Dive Brief:
- In an effort to keep up with the changing communities they serve, providers are increasingly using demand forecasting to predict future needs. These tools help hospitals anticipate demand, device usage and whether their existing infrastructure can meet these needs.
- Hospitals also use demand forecasting to make staff development plans, taking into account a hospital's service area population, out-of-area draw and market share to determine its physician needs.

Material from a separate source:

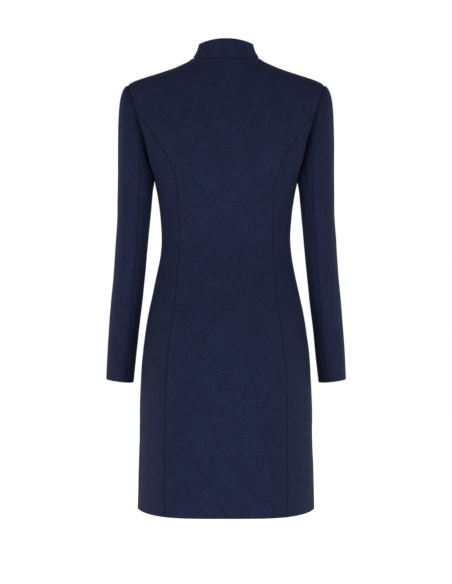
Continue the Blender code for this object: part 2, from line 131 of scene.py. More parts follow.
# %% Depths and roundness of its sections
DEPTH_COLUMNS = ("height", "back", "back_flat", "back_fall", "front", "front_flat", "front_fall")
DEPTHS = (
    (-0.9275, 0.1330, 3.80, 0.72, 0.1310, 3.20, 0.68),
    (-0.787, 0.1295, 3.00, 0.63, 0.1270, 2.80, 0.62),
    (-0.642, 0.1280, 2.60, 0.54, 0.1230, 2.50, 0.54),
    (-0.560, 0.1220, 2.40, 0.48, 0.1190, 2.35, 0.49),
    (-0.477, 0.1060, 2.30, 0.44, 0.1090, 2.25, 0.45),
    (-0.405, 0.0915, 2.25, 0.44, 0.0985, 2.20, 0.45),
    (-0.374, 0.0900, 2.20, 0.45, 0.0970, 2.20, 0.45),
    (-0.333, 0.0950, 2.25, 0.44, 0.1040, 2.25, 0.44),
    (-0.292, 0.1010, 2.30, 0.43, 0.1135, 2.30, 0.43),
    (-0.255, 0.1050, 2.40, 0.42, 0.1180, 2.35, 0.43),
    (-0.214, 0.1065, 2.45, 0.41, 0.1155, 2.30, 0.43),
    (-0.150, 0.1020, 2.40, 0.42, 0.1020, 2.20, 0.45),
    (-0.101, 0.0915, 2.10, 0.48, 0.0830, 2.00, 0.50),
    (-0.056, 0.0770, 1.75, 0.57, 0.0625, 1.75, 0.57),
    (-0.030, 0.0680, 1.70, 0.59, 0.0550, 1.70, 0.59),
    (-0.014, 0.0615, 1.75, 0.57, 0.0520, 1.75, 0.57),
    (0.004, 0.0540, 1.90, 0.53, 0.0490, 1.90, 0.53),
)
BUST = SimpleNamespace(out=0.011, side=0.086, height=-0.250, spread=0.060, rise=0.075)
SHOULDER_BLADE = SimpleNamespace(out=0.004, side=0.085, height=-0.165, spread=0.050, rise=0.070)
print("sections:", len(OUTLINE), "widths,", len(DEPTHS), "depths")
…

- Some of the most common forecasting tasks consultants are asked to perform also include predicting the need for freestanding emergency rooms, ambulatory care centers and specialty services like bone marrow or pediatric transplantation.
Dive Insight:
While hospitals certainly expand their facilities and services at times, demand forecasting tends to check growth more often. In particular, given forces pushing patients into outpatient care, the need for inpatient beds is falling. Still, hospitals may need to introduce new services to meet emerging population health management goals, so growth in some areas is still a consideration. And demand forecasting can play an integral role in helping them make these decisions.
Regardless, demand forecasting has its limits. Experts note that demand forecasting can look roughly three to five years into the future, but beyond that, "you are just guessing," Hugo Finarelli, Jr., senior vice president of Health Strategies and Solutions Inc., told Healthcare Finance News.
Hospitals that want to gain what demand insight they can typically have the capacity to create the data in-house. They can gather metrics like use rates from Medicare, payers or professional societies, then planners and finance staff can crunch the numbers. Ultimately, the senior management team then signs off on assumptions regarding population growth and technology development.